So through the work of Plateau (as I understand it), we know that soap tries to find the shortest connection between points. At least, that's what I was taught. With this in mind, I had to solve the following problem:
In a cube frame with sides of length 20cm, soap forms a square, at half height in the center of the cube (Don't know how to properly translate this into English). Calculate the area of the square in $cm^2$.
So, first of all to give you an idea of what is meant here:
So this is a sketch I made to solve this problem:
So we want the distance between the vertices of the square and the vertices of the cube to be minimal. So I thought that the total distance would equal:
$$8\sqrt{x^2 + 100} + 4(20-2x)$$
So we want this to be as small as possible, take the derivative and make it equal zero: $$ \dfrac{8x}{\sqrt{x^2+100}} - 8 = 0$$
But this doesn't have a solution. What did I do wrong?

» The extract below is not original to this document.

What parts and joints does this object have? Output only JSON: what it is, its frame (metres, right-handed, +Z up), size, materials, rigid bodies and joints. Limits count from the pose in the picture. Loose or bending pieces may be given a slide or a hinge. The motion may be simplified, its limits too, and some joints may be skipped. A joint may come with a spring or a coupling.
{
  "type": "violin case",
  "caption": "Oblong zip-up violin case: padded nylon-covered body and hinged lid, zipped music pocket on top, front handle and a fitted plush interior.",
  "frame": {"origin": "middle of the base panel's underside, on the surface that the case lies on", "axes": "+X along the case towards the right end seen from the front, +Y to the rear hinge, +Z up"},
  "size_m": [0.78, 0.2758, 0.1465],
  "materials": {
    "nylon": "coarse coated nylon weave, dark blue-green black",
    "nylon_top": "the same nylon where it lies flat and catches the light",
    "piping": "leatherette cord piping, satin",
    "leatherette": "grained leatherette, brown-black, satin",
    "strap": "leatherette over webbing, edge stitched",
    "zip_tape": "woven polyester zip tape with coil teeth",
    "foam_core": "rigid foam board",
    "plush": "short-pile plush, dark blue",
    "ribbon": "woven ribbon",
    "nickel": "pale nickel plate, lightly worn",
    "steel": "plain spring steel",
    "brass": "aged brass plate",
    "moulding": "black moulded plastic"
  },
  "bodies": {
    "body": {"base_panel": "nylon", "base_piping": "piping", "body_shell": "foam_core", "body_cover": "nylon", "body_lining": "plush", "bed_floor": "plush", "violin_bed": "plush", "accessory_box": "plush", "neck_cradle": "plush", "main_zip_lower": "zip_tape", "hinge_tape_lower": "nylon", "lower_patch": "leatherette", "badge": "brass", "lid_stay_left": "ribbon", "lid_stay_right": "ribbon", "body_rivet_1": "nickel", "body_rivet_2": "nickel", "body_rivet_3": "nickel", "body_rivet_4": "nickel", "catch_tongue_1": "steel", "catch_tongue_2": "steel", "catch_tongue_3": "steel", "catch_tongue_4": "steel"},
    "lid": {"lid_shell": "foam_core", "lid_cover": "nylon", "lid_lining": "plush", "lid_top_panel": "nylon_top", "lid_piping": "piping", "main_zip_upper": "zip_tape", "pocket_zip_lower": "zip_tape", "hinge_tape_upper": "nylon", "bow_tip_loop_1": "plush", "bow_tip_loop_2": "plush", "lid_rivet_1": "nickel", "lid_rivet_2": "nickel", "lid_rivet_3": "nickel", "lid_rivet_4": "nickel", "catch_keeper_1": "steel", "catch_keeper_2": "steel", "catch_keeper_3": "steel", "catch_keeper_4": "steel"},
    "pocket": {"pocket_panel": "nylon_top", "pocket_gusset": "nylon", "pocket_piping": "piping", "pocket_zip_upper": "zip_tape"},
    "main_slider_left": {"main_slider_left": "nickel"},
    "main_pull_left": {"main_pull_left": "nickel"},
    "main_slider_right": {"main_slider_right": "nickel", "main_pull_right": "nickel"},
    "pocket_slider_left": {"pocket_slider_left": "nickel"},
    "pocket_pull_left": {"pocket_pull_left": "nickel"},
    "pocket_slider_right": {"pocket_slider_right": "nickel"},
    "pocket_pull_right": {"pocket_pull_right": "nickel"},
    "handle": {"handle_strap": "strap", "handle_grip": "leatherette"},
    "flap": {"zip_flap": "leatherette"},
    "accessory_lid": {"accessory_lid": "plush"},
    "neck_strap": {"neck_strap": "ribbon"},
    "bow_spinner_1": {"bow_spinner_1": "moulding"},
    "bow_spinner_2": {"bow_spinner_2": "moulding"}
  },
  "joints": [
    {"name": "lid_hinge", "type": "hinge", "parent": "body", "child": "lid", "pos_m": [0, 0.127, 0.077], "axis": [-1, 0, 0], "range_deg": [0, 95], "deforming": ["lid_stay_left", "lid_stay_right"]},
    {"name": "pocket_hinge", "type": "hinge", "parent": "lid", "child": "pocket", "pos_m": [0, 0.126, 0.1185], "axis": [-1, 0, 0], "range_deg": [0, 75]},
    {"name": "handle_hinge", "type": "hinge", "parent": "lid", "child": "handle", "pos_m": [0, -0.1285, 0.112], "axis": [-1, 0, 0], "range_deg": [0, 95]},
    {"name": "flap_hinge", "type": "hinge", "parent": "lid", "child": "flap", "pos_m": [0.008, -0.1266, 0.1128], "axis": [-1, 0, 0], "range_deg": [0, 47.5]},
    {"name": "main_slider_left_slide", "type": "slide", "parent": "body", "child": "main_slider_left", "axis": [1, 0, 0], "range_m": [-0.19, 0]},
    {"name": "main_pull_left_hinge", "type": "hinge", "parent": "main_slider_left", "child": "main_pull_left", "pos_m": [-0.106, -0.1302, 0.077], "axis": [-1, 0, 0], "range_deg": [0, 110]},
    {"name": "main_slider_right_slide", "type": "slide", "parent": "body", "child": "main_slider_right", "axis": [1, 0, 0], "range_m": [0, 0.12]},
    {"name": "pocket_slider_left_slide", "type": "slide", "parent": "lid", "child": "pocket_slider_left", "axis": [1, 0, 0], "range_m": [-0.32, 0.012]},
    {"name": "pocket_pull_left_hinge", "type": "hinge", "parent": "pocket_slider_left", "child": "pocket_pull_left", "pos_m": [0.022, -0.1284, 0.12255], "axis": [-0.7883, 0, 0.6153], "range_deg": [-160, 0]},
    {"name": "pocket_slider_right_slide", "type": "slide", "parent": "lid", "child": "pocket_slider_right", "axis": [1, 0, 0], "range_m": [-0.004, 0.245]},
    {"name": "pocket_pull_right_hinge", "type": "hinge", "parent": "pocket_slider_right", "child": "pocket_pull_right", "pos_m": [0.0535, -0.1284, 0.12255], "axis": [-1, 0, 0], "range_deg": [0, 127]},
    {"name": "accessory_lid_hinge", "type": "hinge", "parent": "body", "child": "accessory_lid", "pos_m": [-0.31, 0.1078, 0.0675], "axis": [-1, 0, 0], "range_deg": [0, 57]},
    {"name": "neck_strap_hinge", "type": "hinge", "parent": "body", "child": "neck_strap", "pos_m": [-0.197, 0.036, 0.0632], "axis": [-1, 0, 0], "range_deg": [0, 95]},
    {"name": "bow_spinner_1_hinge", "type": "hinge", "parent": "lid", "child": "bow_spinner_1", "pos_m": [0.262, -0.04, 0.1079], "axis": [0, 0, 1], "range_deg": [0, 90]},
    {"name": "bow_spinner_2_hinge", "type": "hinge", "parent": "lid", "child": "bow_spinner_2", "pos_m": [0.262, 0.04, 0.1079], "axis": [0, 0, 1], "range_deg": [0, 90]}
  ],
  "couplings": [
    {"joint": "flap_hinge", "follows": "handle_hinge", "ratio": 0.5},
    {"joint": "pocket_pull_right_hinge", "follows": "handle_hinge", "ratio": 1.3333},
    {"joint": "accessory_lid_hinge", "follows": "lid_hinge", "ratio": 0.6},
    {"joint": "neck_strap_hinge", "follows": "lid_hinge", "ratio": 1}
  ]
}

All you need to know for this is that, when three soap films meet along an edge, the mutual angles are $120^\circ.$
Among many, I can recommend this book and, probably, this video by the author.
EDIT: he does your soap film at about minute 23. It is not a real square! I will leave this here... Alright, this requires that the faces that resemble flat trapezoids are not really planar, either. So the whole thing is not as it first appears.